Of course, it’s possible to get not just a dose but a balanced and generously-portioned meal of reality television any day of the week now: MTV’s Rivals II, which begins next Wednesday, will provide my summer a welcome dose of backstabbing. Bravo’s Million Dollar Decorators, which wrapped up its second season this winter but which I just remembered existed and started watching last night, drops me into a lavish Los Angeles existence and makes me feel like I have good taste and make millions from it — without my having to put in the actual work required to have good taste and make millions from it.

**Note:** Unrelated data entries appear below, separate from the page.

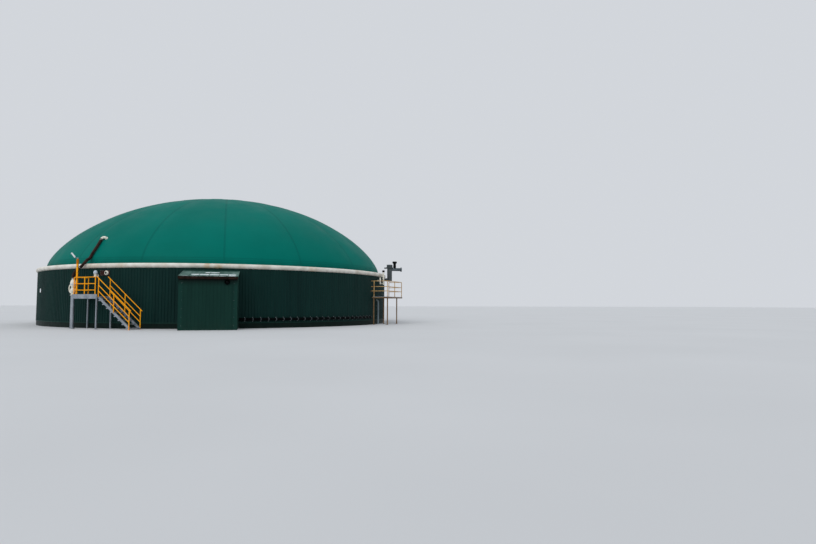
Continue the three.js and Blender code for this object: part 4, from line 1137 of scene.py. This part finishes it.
def add_lamp_post():
    """The post on its plate, with its rusted top and the cable clipped along it."""
    x, y = LAMP_X, -LAMP_DISTANCE
    foot, cap = LEFT.z + SEAT, LAMP_TOP - LAMP_CAP
    shape = Shape("yellow", LEFT.azimuth)
    shape.tube([(x, y, foot), (x, y, cap)], LAMP_RADIUS, 28)
    shape.pad(x, y, 0.09, foot, foot + 0.012)
    shape.corner_bolts(x, y, foot + 0.012, 0.07, 0.07, 0.011)
    shape.use("orange")
    shape.turned([(LAMP_RADIUS + 0.003, 0.0), (LAMP_RADIUS + 0.006, 0.006),
                  (LAMP_RADIUS + 0.006, LAMP_CAP - 0.006), (LAMP_RADIUS, LAMP_CAP)], (x, y, cap))
    shape.use("black")
    shape.tube([(x + 0.065, y, foot + 0.02), (x + 0.065, y, cap - 0.02)], 0.008, 10)
    for z in spread(foot + 0.25, LAMP_TOP - 0.45, 5):
        shape.disc(LAMP_RADIUS + 0.002, 0.0, 0.012, (x, y, z))
    shape.piece("lamp_pole", "yellow_paint", "lamp_post")


def add_floodlight():
    """The head: a finned back, a rim round the lens, and the arm that carries it over the post."""
    foot = (LAMP_X, -LAMP_DISTANCE, LAMP_TOP + SEAT)
    head = Shape("white", LEFT.azimuth)
    upright = head.frame.copy()
    arm = upright @ Matrix.Translation(foot) @ turned_by(FLOOD_TURN)
    tilted = arm @ Matrix.Translation((-FLOOD_ARM, 0.0, 0.07)) @ turned_by(FLOOD_TILT, "Y")
    far, half, deep, rim = -FLOOD_LENGTH, FLOOD_HALF_WIDTH, FLOOD_HALF_DEPTH, FLOOD_RIM
    head.frame = tilted
    head.block((far, -half, -0.010), (0.0, half, 0.020))
    for y in spread(-half + 0.01, half - 0.01, 13):
        head.block((far + 0.02, y - 0.003, 0.018), (-0.02, y + 0.003, deep))
    for start, end in ((far, far + rim), (-rim, 0.0)):
        head.block((start, -half, -deep), (end, half, -0.008))
    for side in (-half, half - rim):
        head.block((far + rim, side, -deep), (-rim, side + rim, -0.008))
    head.use("lens")
    head.block((far + 0.016, -half + 0.016, -0.030), (-0.016, half - 0.016, -0.010))
    head.use("galvanised")
    head.block((-0.03, -half + 0.03, 0.0), (0.004, half - 0.03, 0.012))
    head.frame = arm
    head.block((-FLOOD_ARM - 0.03, -0.03, 0.035), (0.0, 0.03, 0.06))
    head.frame = upright
    head.turned([(0.049, 0.0), (0.049, 0.055), (0.035, 0.07)], foot)
    head.piece("floodlight_head", "cream_paint", "floodlight")


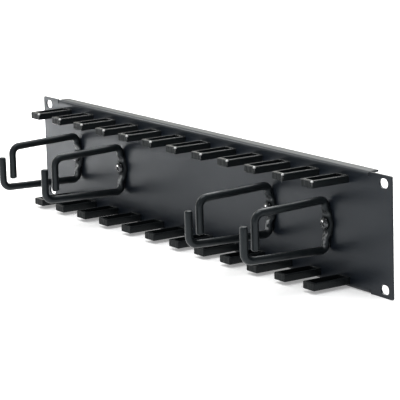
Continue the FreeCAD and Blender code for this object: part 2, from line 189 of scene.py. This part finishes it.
class Finish:
    """A Principled material and short calls for the nodes that feed it."""

    def __init__(self, name, **values):
        self.material = bpy.data.materials.new(name)
        self.material.use_nodes = True
        self.tree = self.material.node_tree
        self.shader = self.tree.nodes["Principled BSDF"]
        for socket, value in values.items():
            self.shader.inputs[socket.replace("_", " ")].default_value = value
        self.place = self.tree.nodes.new("ShaderNodeTexCoord").outputs["Object"]

    def node(self, kind, **values):
        made = self.tree.nodes.new(kind)
        for key, value in values.items():
            setattr(made, key, value)
        return made

    def link(self, source, target):
        self.tree.links.new(source, target)

    def noise(self, size, detail=3.0, stretch=(1, 1, 1), apart=False):
        """Noise with patches of about size. With apart it differs from one object to the next."""
        mapping = self.node("ShaderNodeMapping")
        mapping.inputs["Scale"].default_value = stretch
        self.link(self.place, mapping.inputs["Vector"])
        texture = self.node("ShaderNodeTexNoise")
        texture.inputs["Scale"].default_value = 1 / (size * MM)
        texture.inputs["Detail"].default_value = detail
        self.link(mapping.outputs["Vector"], texture.inputs["Vector"])
        if apart:
            texture.noise_dimensions = "4D"
            chance = self.node("ShaderNodeObjectInfo").outputs["Random"]
            self.link(self.math("MULTIPLY", chance, NOISE_SPAN), texture.inputs["W"])
        return texture.outputs["Fac"]

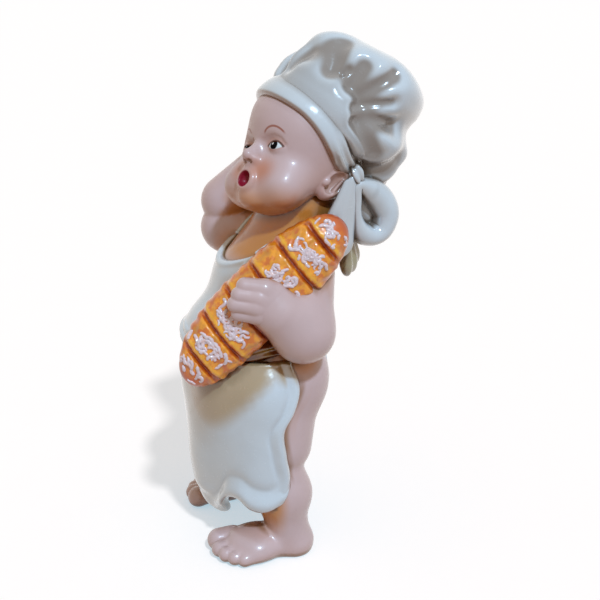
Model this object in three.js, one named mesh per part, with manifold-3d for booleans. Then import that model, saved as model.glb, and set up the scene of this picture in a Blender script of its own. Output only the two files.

Then there are surprisingly mundane shows like the Discovery Channel’s Dual Survival, in which two men travel the globe and try to survive off the land in a variety of conditions, and often bicker like the Odd Couple while doing so. Apparently surviving in a jungle in South America is approximately as tedious as sharing a New York apartment. Then there’s MSNBC’s Lockup, about prison inmates. And there is the increasingly specious Bachelor/ette franchise on ABC, the tireless Chris Harrison being possibly the only thing I like about this show anymore. And so many more, but these are a few of the programs in which I’ve invested my time over the past few years.

Why?

It’s hard for me to believe that in another era, people may have read books to relax. Now, to relax, I need — or at least I tell myself I need — to watch the least mentally challenging, least difficult, least guilt-inducing, least unpleasant, least gritty, least substantive television program currently available (which is why I gave up on Lockup after two episodes). I think the types of reality shows a person watches says a lot about them. Unfortunately, here is what my choices say about me:

  • I like looking at pretty people of all ages and persuasions (Million Dollar Decorators, America’s Next Top Model).
  • I like pretty houses.
  • I like to vicariously live through rich and/or pretty people.
  • I like when people fall in love or get in pointless arguments, or both.
  • I like to think that heroic, adventure-themed shows set in nature interest me, but they do not.
  • I like to think that important and meaningful reality shows interest me, but they do not.
  • The number of times I exclaim out loud how “stupid” an episode of a show is is directly proportional to the amount of time/years I will end up watching the show (The Bachelor).
  • I do not like when people hit each other but I still seem to gravitate to shows in which there is a high probability of physical abuse at some point occurring (The Real World, ANTM).
  • I am quick to judge or be bored by fictional TV programs, yet will usually accept whatever does or does not happen on my favorite reality shows as good or interesting because how can you pass judgment on what is “true”?

I would like to change. I would like to have not watched nearly every episode of Dr. 90210 that ever aired. But the past is past.

I wonder why it is so easy to immerse myself in a reality show and so difficult to immerse myself in a fictional show that I have heard from many people is good. Is excellent. Is the best show ever. Do I secretly long to be in a coma? The truth is that any fictional show that I do end up invested in (Homeland, Mad Men) I become too invested in, to the point that I go through actual withdrawal when it inevitably ends. Good writing is powerful, sometimes intoxicating. Reality shows don’t have the same effect. I was vaguely sad when the Portland season of The Real World ended a few weeks ago, but the light, inconsequential premise of most reality shows inoculates us against caring about any of them too much.

To set myself on the path of, say, Breaking Bad for a couple of months would be going deep. Reading a Norman Mailer book would be going deep. I don’t want to go deep, it seems. Is it because the digital era encourages us to float on the surface of things, or is it because I “go deep” in my life and would prefer not to in my free time?

“Going deep” doesn’t quite get at the heart of it. If a mind is basically always thinking, as mine is, cycling through the same thoughts, or different thoughts, but largely pointless and often unproductive thoughts, meaningful art like good books or good TV shows only encourages more such thinking. Million Dollar Decorators does not encourage thinking of any kind. Watching reality TV is probably the only time, with the exception of sleep, at which my mind is not in hamster-wheel overdrive. Reality TV is the lesser of several evils. I could pop a pill or two, Taipei-style. I could drink a glass, or several, of wine. But I don’t. I watch Swamp People, and then I turn out the light, and I’m asleep within five minutes.